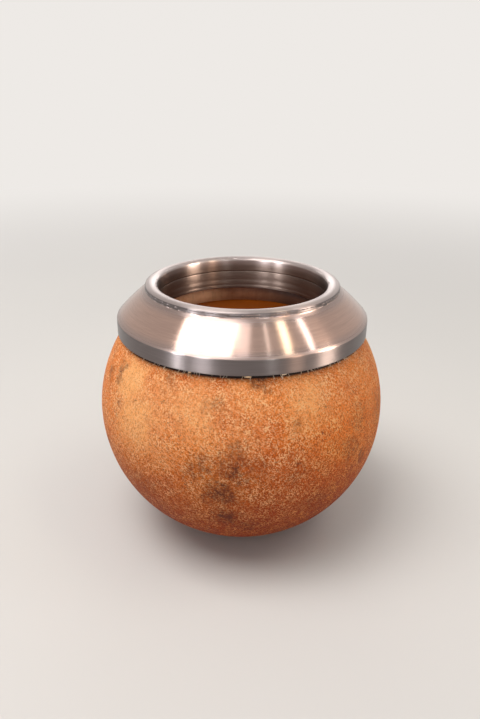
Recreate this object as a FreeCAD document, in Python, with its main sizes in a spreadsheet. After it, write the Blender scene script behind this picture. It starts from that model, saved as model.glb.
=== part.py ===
import FreeCAD, Part
import os
import re
import Sketcher

# A mate gourd: a round dried gourd with a steel collar on its cut mouth, a
# rolled steel sleeve inside the mouth, and the drink that fills it.
# Heights are measured from the surface it stands on; the axis is Z.

doc = FreeCAD.newDocument("MateGourd")

# Driving sizes in millimetres.
driving = {
    # gourd: a ball a little shorter than it is wide, with a small flat foot
    "bellyRadius": 45.0,
    "bellyHalfHeight": 43.83,
    "footRadius": 12.0,
    "gourdWall": 8.0,
    # mouth: the ring of gourd left round the sleeve is the collar's seat
    "mouthRadius": 25.7,
    "sleeveWall": 0.8,
    "sleeveClearance": 0.1,
    "seatWidth": 2.4,
    "shoulderMargin": 0.4,
    # collar: crowned rim, short upright wall, convex cone and upright band
    "rimAboveSeat": 5.88,
    "rimWidth": 3.74,
    "crownRise": 0.6,
    "rimWall": 1.4,
    "coneBulge": 0.3,
    "bandHeight": 4.54,
    "skirtDrop": 8.06,
    "skirtGap": 0.57,
    "skirtSheet": 1.0,
    "rimInnerRound": 1.0,
    "rimOuterRound": 0.4,
    "neckRound": 0.5,
    "bandTopRound": 0.4,
    "bandFootRound": 0.3,
    # sleeve: three rolls below the collar's turned-down lip
    "lipDepth": 4.0,
    "wideRoll": 3.0,
    "narrowRoll": 1.8,
    "endRoll": 1.1,
    "rollRise": 0.35,
    # drink: how far its surface lies below the sleeve
    "drinkBelowSleeve": 4.94,
}

# Sizes that follow from the driving ones, so that the pieces keep fitting.
following = {
    "centreHeight": "bellyHalfHeight * sqrt(1 - (footRadius / bellyRadius)^2)",
    "sleeveRadius": "mouthRadius + sleeveWall",
    "boreRadius": "sleeveRadius + sleeveClearance",
    "neckRadius": "boreRadius + seatWidth",
    "seatHeight": "centreHeight + bellyHalfHeight * sqrt(1 - (neckRadius / bellyRadius)^2)",
    "shoulderRadius": "neckRadius - shoulderMargin",
    "rimRadius": "mouthRadius + rimWidth",
    "rimEdge": "seatHeight + rimAboveSeat",
    "crownRadius": "rimWidth^2 / (8 * crownRise) + crownRise / 2",
    "coneTop": "rimEdge - rimWall",
    "bandBottom": "seatHeight - skirtDrop",
    "bandTop": "bandBottom + bandHeight",
    "gourdAtBand": "bellyRadius * sqrt(1 - ((bandBottom - centreHeight) / bellyHalfHeight)^2)",
    "bandInnerRadius": "gourdAtBand + skirtGap",
    "bandRadius": "bandInnerRadius + skirtSheet",
    "coneRun": "bandRadius - rimRadius",
    "coneFall": "coneTop - bandTop",
    "coneSlope": "coneFall / coneRun",
    "coneRadius": "(coneRun^2 + coneFall^2) / (8 * coneBulge) + coneBulge / 2",
    "sheetUpright": "skirtSheet * sqrt(1 + coneSlope^2)",
    "undersideTop": "coneTop + (rimRadius - shoulderRadius) * coneSlope - sheetUpright",
    "undersideFoot": "bandTop + skirtSheet * coneSlope - sheetUpright",
    "lipEdge": "rimEdge - lipDepth",
    "wideRollFoot": "lipEdge - wideRoll",
    "narrowRollFoot": "wideRollFoot - narrowRoll",
    "sleeveFoot": "narrowRollFoot - endRoll",
    "wideRollRadius": "wideRoll^2 / (8 * rollRise) + rollRise / 2",
    "narrowRollRadius": "narrowRoll^2 / (8 * rollRise) + rollRise / 2",
    "endRollRadius": "endRoll^2 / (8 * rollRise) + rollRise / 2",
    "cavityRadius": "bellyRadius - gourdWall",
    "cavityHalfHeight": "bellyHalfHeight - gourdWall",
    "drinkHeight": "sleeveFoot - drinkBelowSleeve",
}


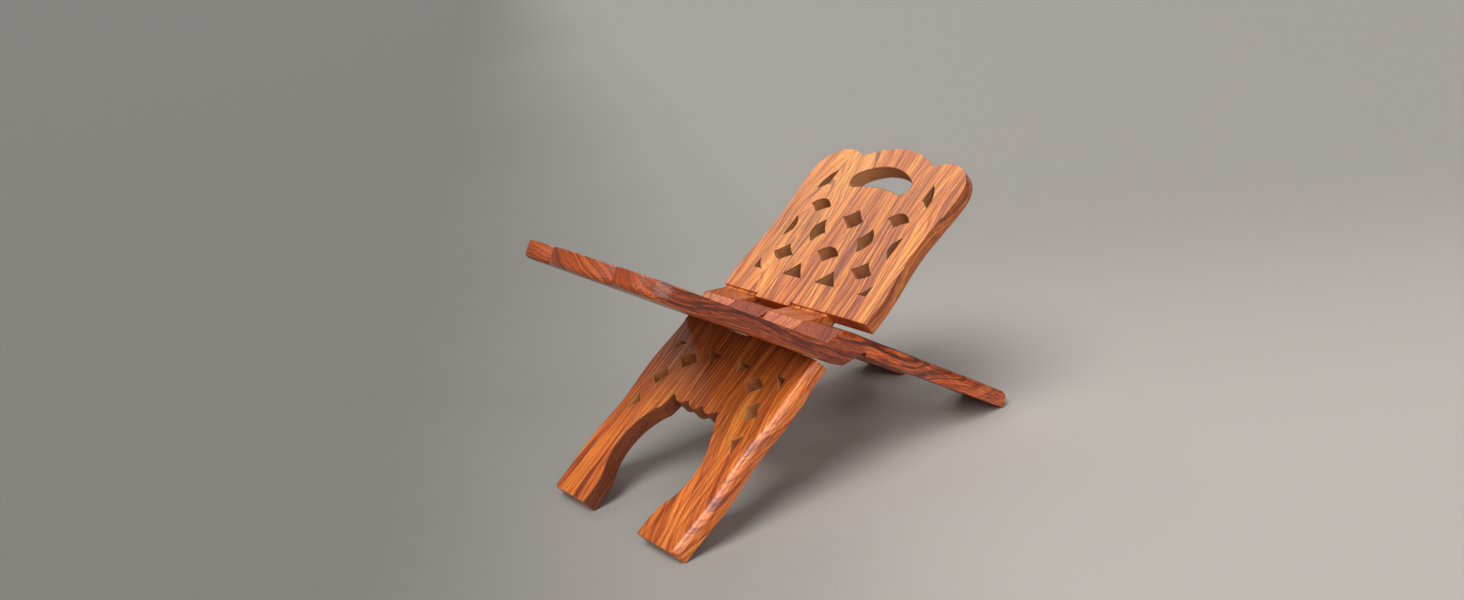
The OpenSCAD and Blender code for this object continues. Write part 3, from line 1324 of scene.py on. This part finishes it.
@dataclass(frozen=True)
class Legs:
    """The lower half of a leaf: two legs round a scalloped arch. Sizes in mm."""

    plank: Plank
    cut: float
    half: float = 71.5
    wave: float = 1.1
    wave_len: float = 65.0
    swell_v: float = 53.0
    round_over: float = 5.2
    inner_ease: float = 0.8
    edge_ease: float = 0.6
    arch_r: float = 37.8
    arch_c_u: float = 3.6
    arch_c_v: float = 109.0
    arch_low: float = -28.0
    arch_steps: int = 30
    ankle: Point = (31.0, 7.0)
    knee: Point = (31.6, 14.0)
    knee_hollow: float = 0.8
    knee_steps: int = 6
    foot_bevel: float = 1.2
    foot_corner: float = 1.7
    outer_band: float = 3.0
    side_steps: int = 32
    cusp_notch: Point = (1.4, 0.2)
    foot_half: float = 30.83
    tooth_a_v: float = 79.6
    tooth_b_v: float = 86.0
    valance_v: float = 69.6
    cusps: tuple[float, ...] = (-23.2, -7.9, 7.2, 22.4)
    sags: tuple[float, ...] = (3.3, 4.1, 3.3)
    scallop_steps: int = 10
    pairs: tuple[tuple[Corner, ...], ...] = (
        ((48.3, -34.4, -0.8), (57.7, -42, 0), (57.7, -34.4, 0)),
        ((9.4, -33.8, 0.2), (14.5, -41.3, 0.2), (23.2, -33.8, 0)),
        ((26.1, -44.4, -0.4), (35.9, -51.4, -0.4), (45, -44.6, 4.6)),
        ((43.2, -58.8, -0.3), (48.6, -67.5, 0.4), (56.6, -62.4, 0), (50.1, -53.4, 0)),
        ((50.3, -81.5, -0.3), (57.4, -89.3, 0), (57.4, -75.5, -0.3)),
    )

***

• PROBLEM TO WORK ON: Each entry above is to be printed again exactly.

• WRITTEN SOLUTION:
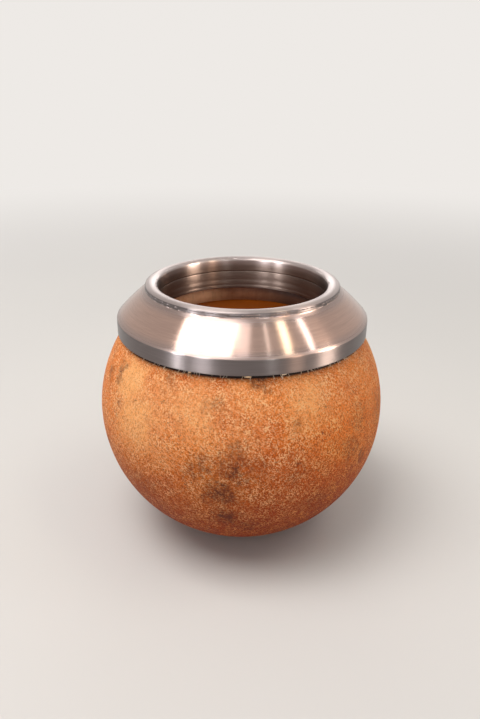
Recreate this object as a FreeCAD document, in Python, with its main sizes in a spreadsheet. After it, write the Blender scene script behind this picture. It starts from that model, saved as model.glb.
=== part.py ===
import FreeCAD, Part
import os
import re
import Sketcher

# A mate gourd: a round dried gourd with a steel collar on its cut mouth, a
# rolled steel sleeve inside the mouth, and the drink that fills it.
# Heights are measured from the surface it stands on; the axis is Z.

doc = FreeCAD.newDocument("MateGourd")

# Driving sizes in millimetres.
driving = {
    # gourd: a ball a little shorter than it is wide, with a small flat foot
    "bellyRadius": 45.0,
    "bellyHalfHeight": 43.83,
    "footRadius": 12.0,
    "gourdWall": 8.0,
    # mouth: the ring of gourd left round the sleeve is the collar's seat
    "mouthRadius": 25.7,
    "sleeveWall": 0.8,
    "sleeveClearance": 0.1,
    "seatWidth": 2.4,
    "shoulderMargin": 0.4,
    # collar: crowned rim, short upright wall, convex cone and upright band
    "rimAboveSeat": 5.88,
    "rimWidth": 3.74,
    "crownRise": 0.6,
    "rimWall": 1.4,
    "coneBulge": 0.3,
    "bandHeight": 4.54,
    "skirtDrop": 8.06,
    "skirtGap": 0.57,
    "skirtSheet": 1.0,
    "rimInnerRound": 1.0,
    "rimOuterRound": 0.4,
    "neckRound": 0.5,
    "bandTopRound": 0.4,
    "bandFootRound": 0.3,
    # sleeve: three rolls below the collar's turned-down lip
    "lipDepth": 4.0,
    "wideRoll": 3.0,
    "narrowRoll": 1.8,
    "endRoll": 1.1,
    "rollRise": 0.35,
    # drink: how far its surface lies below the sleeve
    "drinkBelowSleeve": 4.94,
}

# Sizes that follow from the driving ones, so that the pieces keep fitting.
following = {
    "centreHeight": "bellyHalfHeight * sqrt(1 - (footRadius / bellyRadius)^2)",
    "sleeveRadius": "mouthRadius + sleeveWall",
    "boreRadius": "sleeveRadius + sleeveClearance",
    "neckRadius": "boreRadius + seatWidth",
    "seatHeight": "centreHeight + bellyHalfHeight * sqrt(1 - (neckRadius / bellyRadius)^2)",
    "shoulderRadius": "neckRadius - shoulderMargin",
    "rimRadius": "mouthRadius + rimWidth",
    "rimEdge": "seatHeight + rimAboveSeat",
    "crownRadius": "rimWidth^2 / (8 * crownRise) + crownRise / 2",
    "coneTop": "rimEdge - rimWall",
    "bandBottom": "seatHeight - skirtDrop",
    "bandTop": "bandBottom + bandHeight",
    "gourdAtBand": "bellyRadius * sqrt(1 - ((bandBottom - centreHeight) / bellyHalfHeight)^2)",
    "bandInnerRadius": "gourdAtBand + skirtGap",
    "bandRadius": "bandInnerRadius + skirtSheet",
    "coneRun": "bandRadius - rimRadius",
    "coneFall": "coneTop - bandTop",
    "coneSlope": "coneFall / coneRun",
    "coneRadius": "(coneRun^2 + coneFall^2) / (8 * coneBulge) + coneBulge / 2",
    "sheetUpright": "skirtSheet * sqrt(1 + coneSlope^2)",
    "undersideTop": "coneTop + (rimRadius - shoulderRadius) * coneSlope - sheetUpright",
    "undersideFoot": "bandTop + skirtSheet * coneSlope - sheetUpright",
    "lipEdge": "rimEdge - lipDepth",
    "wideRollFoot": "lipEdge - wideRoll",
    "narrowRollFoot": "wideRollFoot - narrowRoll",
    "sleeveFoot": "narrowRollFoot - endRoll",
    "wideRollRadius": "wideRoll^2 / (8 * rollRise) + rollRise / 2",
    "narrowRollRadius": "narrowRoll^2 / (8 * rollRise) + rollRise / 2",
    "endRollRadius": "endRoll^2 / (8 * rollRise) + rollRise / 2",
    "cavityRadius": "bellyRadius - gourdWall",
    "cavityHalfHeight": "bellyHalfHeight - gourdWall",
    "drinkHeight": "sleeveFoot - drinkBelowSleeve",
}


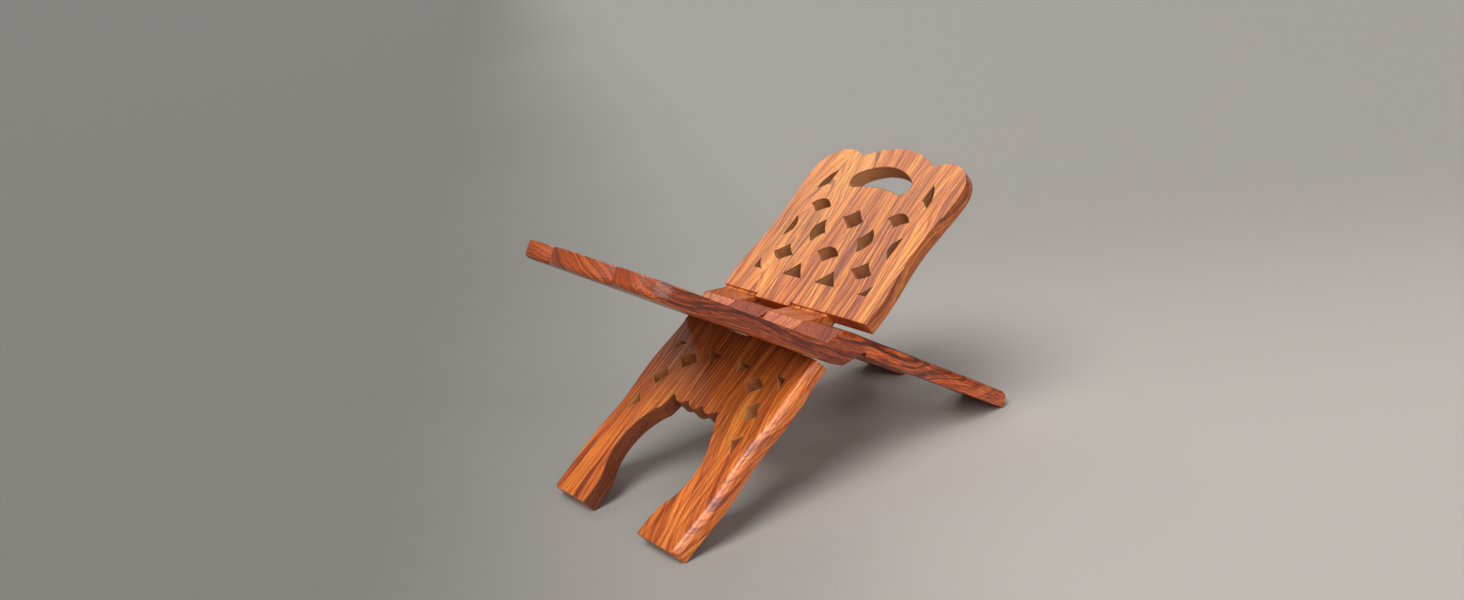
The OpenSCAD and Blender code for this object continues. Write part 3, from line 1324 of scene.py on. This part finishes it.
@dataclass(frozen=True)
class Legs:
    """The lower half of a leaf: two legs round a scalloped arch. Sizes in mm."""

    plank: Plank
    cut: float
    half: float = 71.5
    wave: float = 1.1
    wave_len: float = 65.0
    swell_v: float = 53.0
    round_over: float = 5.2
    inner_ease: float = 0.8
    edge_ease: float = 0.6
    arch_r: float = 37.8
    arch_c_u: float = 3.6
    arch_c_v: float = 109.0
    arch_low: float = -28.0
    arch_steps: int = 30
    ankle: Point = (31.0, 7.0)
    knee: Point = (31.6, 14.0)
    knee_hollow: float = 0.8
    knee_steps: int = 6
    foot_bevel: float = 1.2
    foot_corner: float = 1.7
    outer_band: float = 3.0
    side_steps: int = 32
    cusp_notch: Point = (1.4, 0.2)
    foot_half: float = 30.83
    tooth_a_v: float = 79.6
    tooth_b_v: float = 86.0
    valance_v: float = 69.6
    cusps: tuple[float, ...] = (-23.2, -7.9, 7.2, 22.4)
    sags: tuple[float, ...] = (3.3, 4.1, 3.3)
    scallop_steps: int = 10
    pairs: tuple[tuple[Corner, ...], ...] = (
        ((48.3, -34.4, -0.8), (57.7, -42, 0), (57.7, -34.4, 0)),
        ((9.4, -33.8, 0.2), (14.5, -41.3, 0.2), (23.2, -33.8, 0)),
        ((26.1, -44.4, -0.4), (35.9, -51.4, -0.4), (45, -44.6, 4.6)),
        ((43.2, -58.8, -0.3), (48.6, -67.5, 0.4), (56.6, -62.4, 0), (50.1, -53.4, 0)),
        ((50.3, -81.5, -0.3), (57.4, -89.3, 0), (57.4, -75.5, -0.3)),
    )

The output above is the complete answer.